Information shown —
* * * * * * * * *
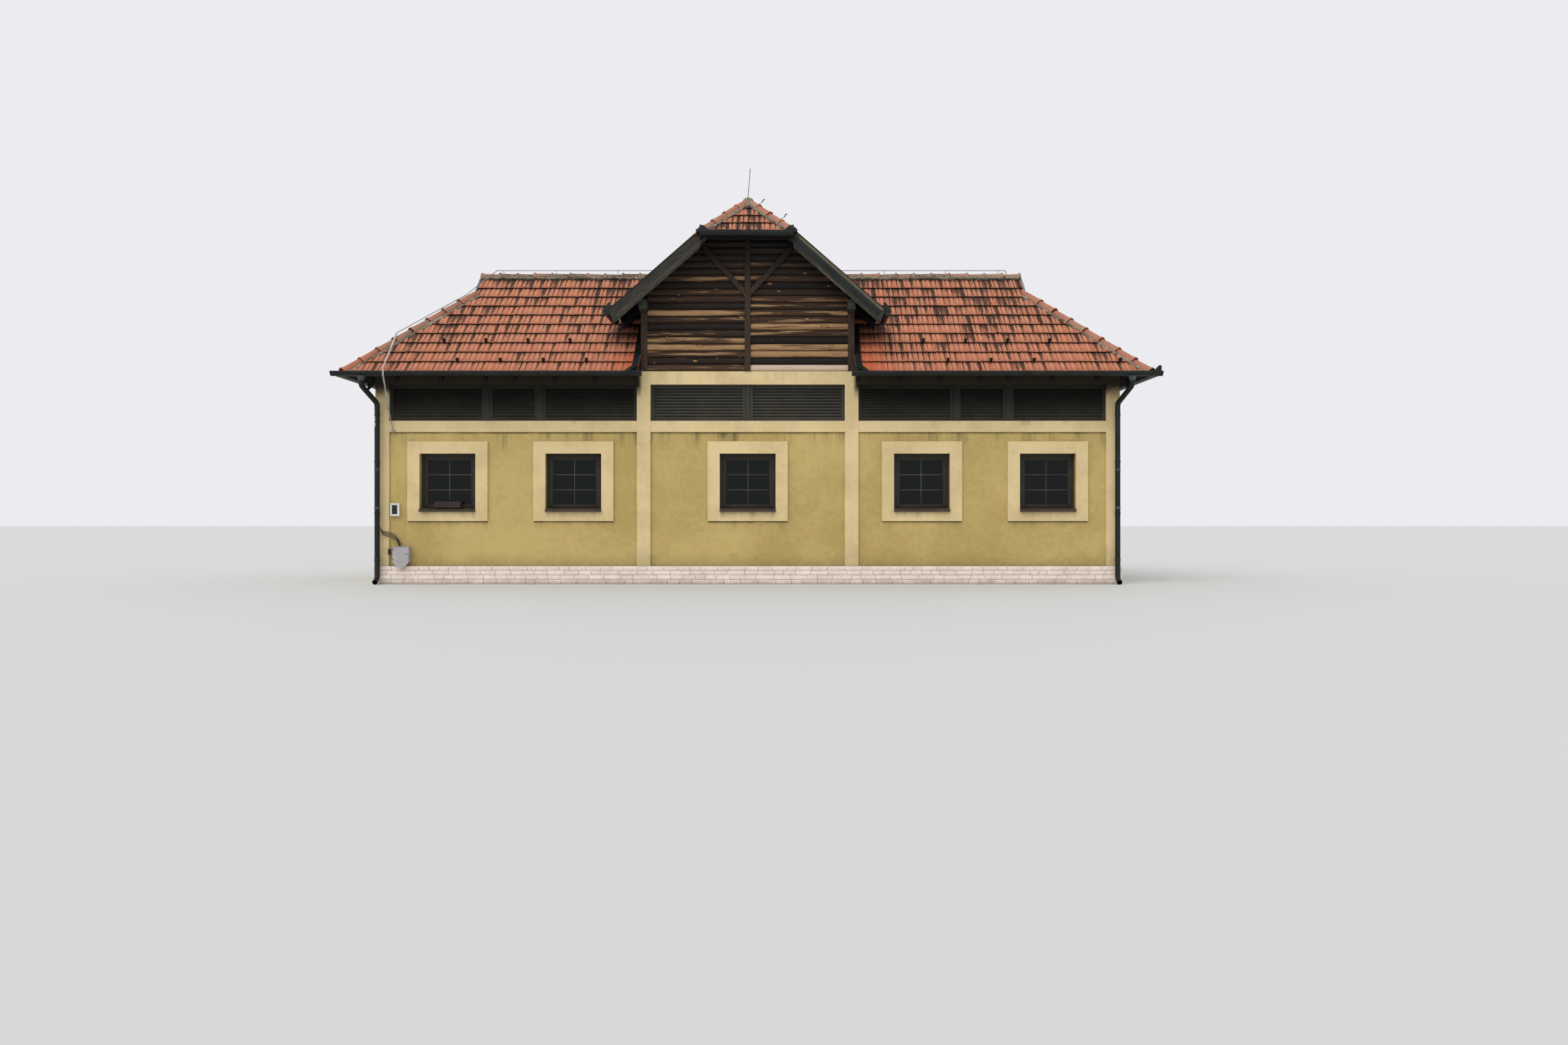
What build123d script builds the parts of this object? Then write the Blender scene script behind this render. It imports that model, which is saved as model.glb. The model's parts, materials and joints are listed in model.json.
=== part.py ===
from build123d import *
import math
import os

# Railway station building, millimetres. +X runs along the facade, the front faces -Y, +Z is up.
# The origin is on the ground under the middle of the building.

# Clearance of a piece that only rests on its seat
seat_gap = 0.3

# How far a cutting shape reaches past the piece it cuts
cut_reach = 200.0
cut_lap = 1.0

# Outline of the masonry
wall_length = 15960.0
wall_depth = 5200.0
wall_thickness = 330.0
pilaster_width = 290.0
pilaster_projection = 50.0
inner_pilaster_x = 2230.0
plinth_height = 390.0
plinth_projection = 40.0
floor_thickness = 200.0

# Heights of the storey above the ground
band_bottom = 3260.0
band_height = 240.0
band_projection = 40.0
louvre_height = 780.0
beam_height = 280.0
wall_plate_height = 140.0
wall_plate_width = 160.0

# Windows and their plaster surrounds
window_width = 1200.0
window_height = 1250.0
window_bottom = 1550.0
surround_side = 260.0
surround_top = 260.0
surround_bottom = 200.0
surround_projection = 45.0
window_setback = 110.0
frame_width = 65.0
frame_depth = 80.0
sash_width = 62.0
sash_depth = 55.0
sash_setback = 15.0
pane_thickness = 24.0
sill_height = 90.0
sill_fall = 35.0
sill_projection = 60.0
sill_side_clearance = 4.0
bay_window_spread = 2700.0
bay_window_middle = 5090.0

# Door at the back and its step
door_width = 1000.0
door_height = 2100.0
door_leaf_thickness = 50.0
door_setback = 120.0
step_rise = 130.0
step_tread = 280.0
step_width = 1500.0

# Louvre panels
louvre_setback = 20.0
louvre_thickness = 45.0
slat_pitch = 69.0
louvre_post_width = 90.0
louvre_post_projection = 12.0
side_louvre_narrow = 1050.0

# Main roof
front_overhang = 530.0
end_overhang = 515.0
main_pitch = 40.3
end_pitch = 44.7
gablet_setback = 1610.0
covering_thickness = 95.0
gablet_wall_thickness = 60.0
gablet_recess = 40.0

# Roof timbers
rafter_width = 90.0
rafter_depth = 140.0
rafter_setback = 60.0
bay_rafters = (2345.0, 3210.0, 4065.0, 4920.0, 5520.0, 6450.0, 7400.0, 7930.0)
end_rafter_spacing = 880.0
end_rafter_steps = (-2, -1, 0, 1, 2)

# Cross roof with its half hips
cross_ridge_height = 8315.0
cross_pitch = 41.2
cross_eave_x = 2850.0
cross_overhang = 490.0
cross_half_width = 2290.0
half_hip_eave_x = 980.0
half_hip_pitch = 46.0
cross_rafter_spacing = 900.0

# Timber gable
siding_pitch = 148.0
siding_bulge = 45.0
siding_backing = 70.0
post_size = 140.0
post_relief = 5.0
middle_post_width = 125.0
middle_post_relief = 25.0
brace_width = 110.0
brace_relief = 45.0
brace_top_x = 950.0
brace_drop = 950.0
purlin_width = 165.0
purlin_height = 205.0
purlin_projection = 420.0
cheek_end_y = 1395.0
barge_depth = 290.0
barge_thickness = 35.0
barge_rise = 15.0
barge_end_x = 2905.0
barge_end_slant = 110.0
half_hip_board_drop = 174.0
flashing_thickness = 12.0
flashing_lip = 10.0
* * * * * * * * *
Task requirements — From the top of the listing above, restate each line word for word up to and including the line with "seat_gap = 0.3"; add nothing else.

Answer to this problem —
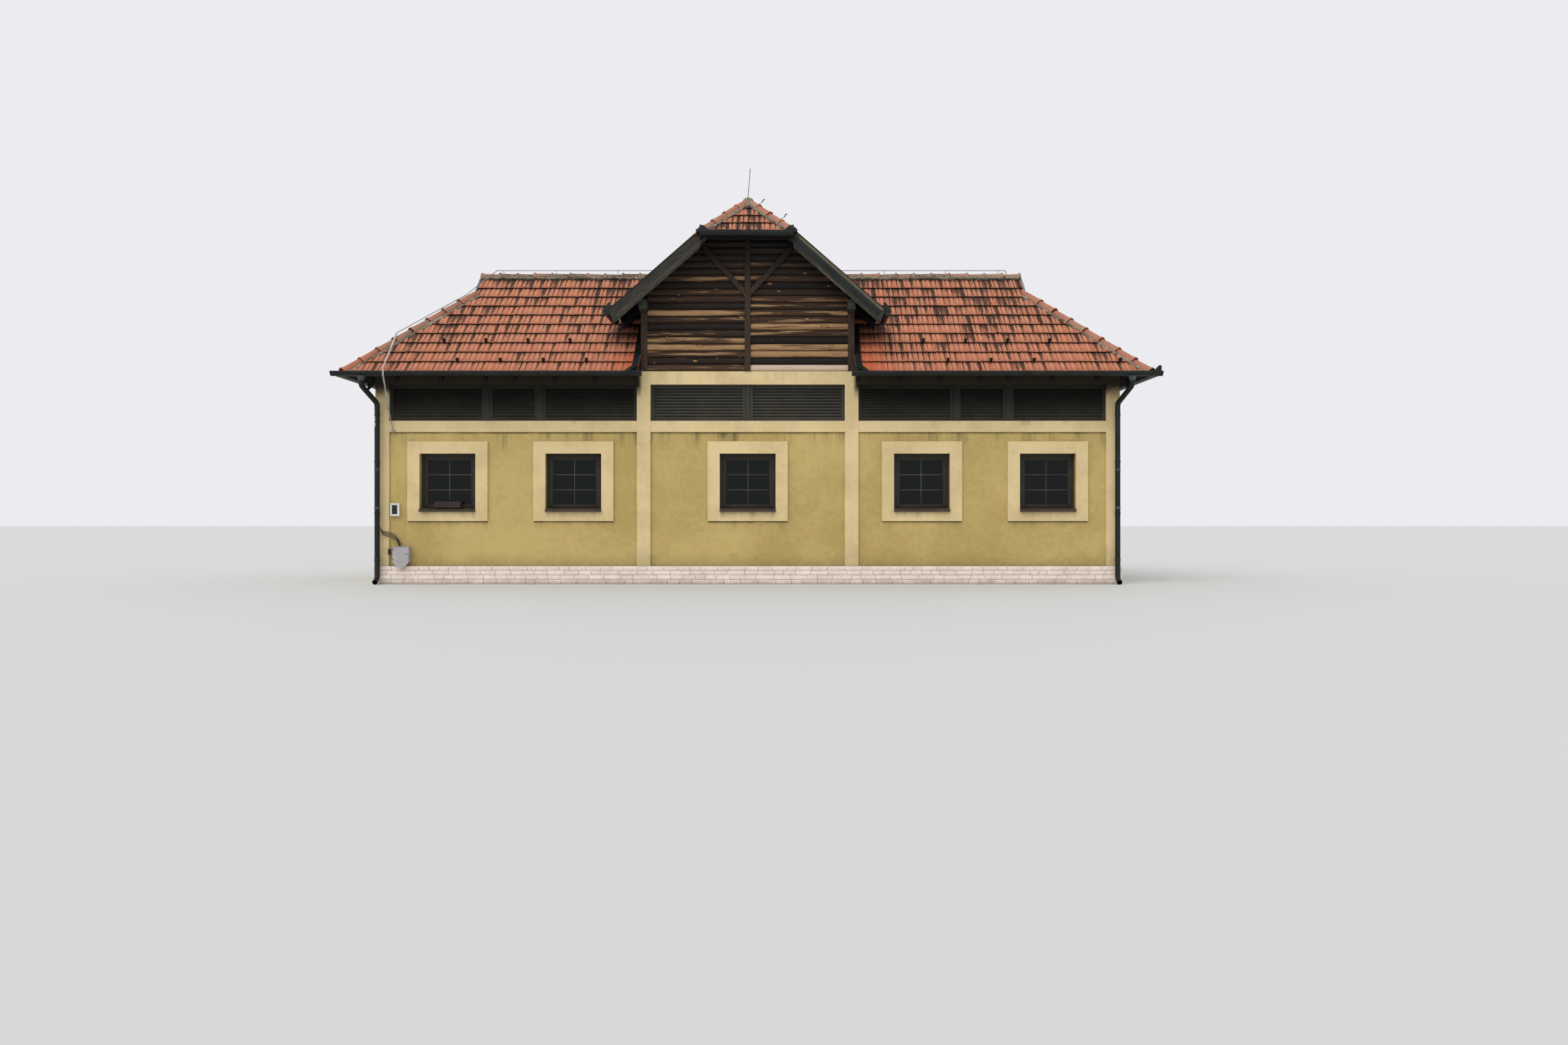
What build123d script builds the parts of this object? Then write the Blender scene script behind this render. It imports that model, which is saved as model.glb. The model's parts, materials and joints are listed in model.json.
=== part.py ===
from build123d import *
import math
import os

# Railway station building, millimetres. +X runs along the facade, the front faces -Y, +Z is up.
# The origin is on the ground under the middle of the building.

# Clearance of a piece that only rests on its seat
seat_gap = 0.3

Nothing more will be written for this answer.